Gosh, where has the time gone!
16 months since my last post… Well, last year did really disappear in a bit of blur. Most of it was spent learning how to ride a motor bike again, so we could go off on our adventure across Peru. We also managed to fit in our first skiing holiday for 5 years – my first post-bilateral PAO’s. I had a blast! Hips were absolutely A1 – I was tentative to start, but really had nothing to worry about. Then came the motorbike trip. We had three weeks on bikes travelling from La Paz in Bolivia, down to Lima in Peru. Again, hips were A1, even being sat in the saddle for the best part of 8 hours on most days. We had the most amazing time and it is a trip that will never be forgotten.
The end of the tour!
Then came a very special day for me – October 6th, in Jersey, a little island off the South coast of the UK, I ran my first marathon post-bilateral PAO’s. Something my surgeon, Johan Witt had said at our very first meeting that perhaps “no more marathons” when I asked if I would be able to run again. He didn’t say “definitely”! The hips, yet again, did me proud – the rest of the body left a lot to be desired! At 24 miles, I had to stop for the first time – my calves were just screaming and were so tight, I am sure my knees were literally attached to my ankles! It felt like I had no calves! My goal had been to finish in under 5 hours, being realistic I didn’t think that would happen as my training, due to the Peru trip and a subsequent holiday in Italy, had meant that my training had not really followed a schedule! But I managed it – 4:58!!! I had the biggest grin going. It was an incredibly emotional moment as I had been waiting for this for over 4 years and had, at times, felt like it would never happen.

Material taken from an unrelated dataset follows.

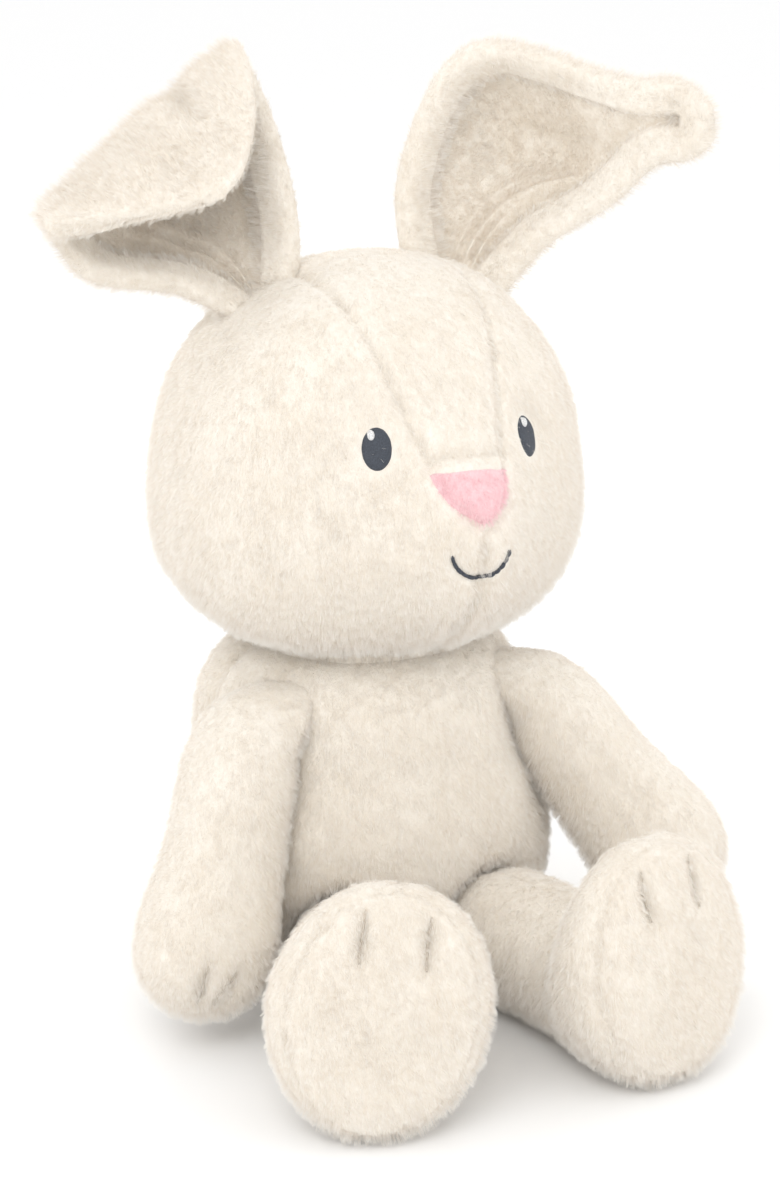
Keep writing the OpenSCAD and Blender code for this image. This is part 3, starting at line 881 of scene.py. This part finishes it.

Two weeks after my marathon achievement, I was due to run in a 7 mile off road run at night – a real giggle and I was so up for it – mud, mud and lots more mud! I was just about to leave the house when I stopped to spend a penny – fatal mistake!!! As I sat down on the loo, something tore in my left knee – a rather nasty ripping sound and I could feel it travel about an inch up my knee. I did the run but after that I knew that something wasn’t right. I was told by my physio that it was patella tendonitis – I had ruptured a bit of the tendon and needed to REST! Not what I had planned at all, but if that is what was needed then that is what I would do. I stupidly did (something that I work out a few months down the line) absolutely nothing. I took the words REST literally. A big mistake.
Fast forward to Christmas and the Boxing Day run that is a local fun run of 3 1/2 miles off road up hill, down dale, through the Devils Punchbowl, with, for some, a pint of beer at 2 1/2 miles. My knee felt good, but stamina was out of the window, so I ran some and walked some, which was fine. Two days later I went out with a friend and did the same, but with different consequences! That night the burning came, at the side and to the back of my right hip!!! Waking me throughout the night. I thought this would ease with rest. I am not one to take pain killers readily, so didn’t. But after two weeks of being woken constantly through the night 6/7 times, and being sore during the day, I ventured to my physio, with the thought that I was heading for my first THR!!! I was really quite nervous of what she would say.
Well, to cut a long story short, I wasn’t up for a THR! TG!! Basically, I had inflamed my medial glutes. My actions following my knee injury had basically caused my glutes to shut down, so when I came to run on Boxing Day, and the subsequent run, wearing my trainers with orthotics in them, which I hadn’t worn for two months, my poor medial glutes didn’t know what to do. What I should have realised is that even though I had had an injury, I still needed to be doing some form of exercise! Strength and conditioning stuff, and some form of cardio vascular! So lots of anti-inflammatories and an arm full of exercises later, I have started running, doing a three mile run without any pain following it!
It has made me realise that this is really not about me and running now, it is about me and being able to walk normally in 10/20/and hopefully 30 years down the line. It has to become my way of life from here on in. I need to be keeping the muscles in my hips working 24/7 (well, obviously not quite, but you know what I mean). I cannot afford to be slack otherwise when the THR does come, it will be 100 times harder to recover, and recover well from. I have started regular Pilates and Body Balance classes, and I am doing my exercises religiously.
So what next? A Choclathon in April – 9km with a chocolate stop every 2km, and then the Windsor half-marathon in September. Sensible choices but with the thought of something a little more next year … another marathon perhaps…we shall see what the body dictates!